Look for the word "handed" in the entries below, then copy every line that has it.

> **EXERCISE MATERIAL**
◆ ◆ ◆ ◆
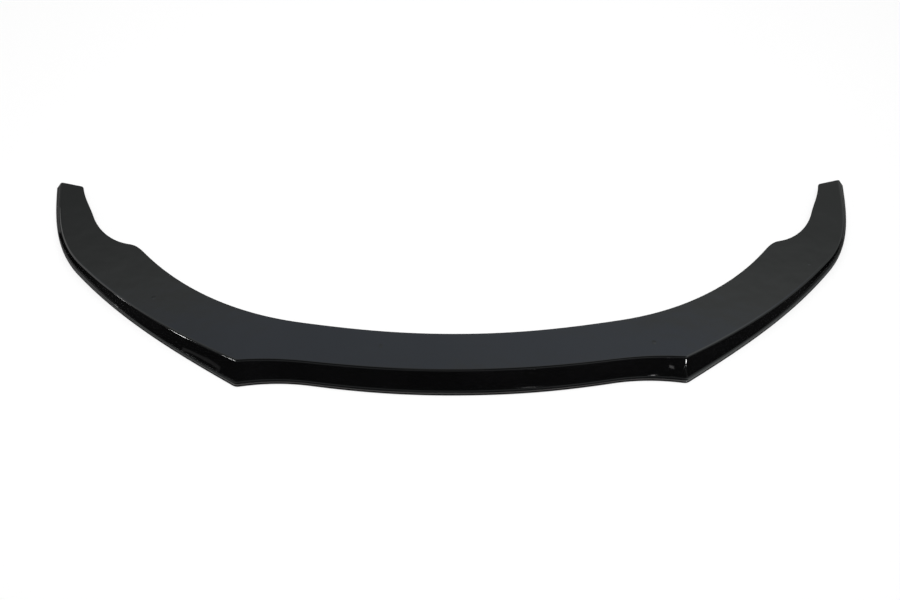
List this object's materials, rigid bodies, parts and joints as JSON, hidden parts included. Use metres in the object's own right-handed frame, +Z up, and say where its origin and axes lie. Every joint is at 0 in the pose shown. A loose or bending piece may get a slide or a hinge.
◆ ◆ ◆ ◆
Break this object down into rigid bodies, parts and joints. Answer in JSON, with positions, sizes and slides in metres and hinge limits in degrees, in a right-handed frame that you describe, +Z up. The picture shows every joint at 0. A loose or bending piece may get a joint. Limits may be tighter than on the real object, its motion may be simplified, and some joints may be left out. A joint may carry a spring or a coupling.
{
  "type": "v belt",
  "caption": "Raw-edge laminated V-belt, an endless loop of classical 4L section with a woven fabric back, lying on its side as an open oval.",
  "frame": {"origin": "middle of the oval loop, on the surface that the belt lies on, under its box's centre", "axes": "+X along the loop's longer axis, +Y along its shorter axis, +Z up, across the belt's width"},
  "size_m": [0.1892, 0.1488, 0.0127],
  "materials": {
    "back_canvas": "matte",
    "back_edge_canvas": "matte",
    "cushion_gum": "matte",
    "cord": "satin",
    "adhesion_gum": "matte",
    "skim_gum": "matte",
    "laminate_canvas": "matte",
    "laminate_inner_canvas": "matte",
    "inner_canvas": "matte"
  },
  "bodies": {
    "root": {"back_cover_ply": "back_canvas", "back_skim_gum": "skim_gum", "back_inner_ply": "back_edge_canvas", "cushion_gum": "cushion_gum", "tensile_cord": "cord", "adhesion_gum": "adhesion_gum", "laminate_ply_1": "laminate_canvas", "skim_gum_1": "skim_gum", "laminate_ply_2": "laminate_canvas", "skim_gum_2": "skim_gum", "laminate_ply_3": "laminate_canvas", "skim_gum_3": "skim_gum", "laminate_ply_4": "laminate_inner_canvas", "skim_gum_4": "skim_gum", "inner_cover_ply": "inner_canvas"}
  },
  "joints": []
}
◆ ◆ ◆ ◆
> **EXERCISE SOLUTION**
List this object's materials, rigid bodies, parts and joints as JSON, hidden parts included. Use metres in the object's own right-handed frame, +Z up, and say where its origin and axes lie. Every joint is at 0 in the pose shown. A loose or bending piece may get a slide or a hinge.
Break this object down into rigid bodies, parts and joints. Answer in JSON, with positions, sizes and slides in metres and hinge limits in degrees, in a right-handed frame that you describe, +Z up. The picture shows every joint at 0. A loose or bending piece may get a joint. Limits may be tighter than on the real object, its motion may be simplified, and some joints may be left out. A joint may carry a spring or a coupling.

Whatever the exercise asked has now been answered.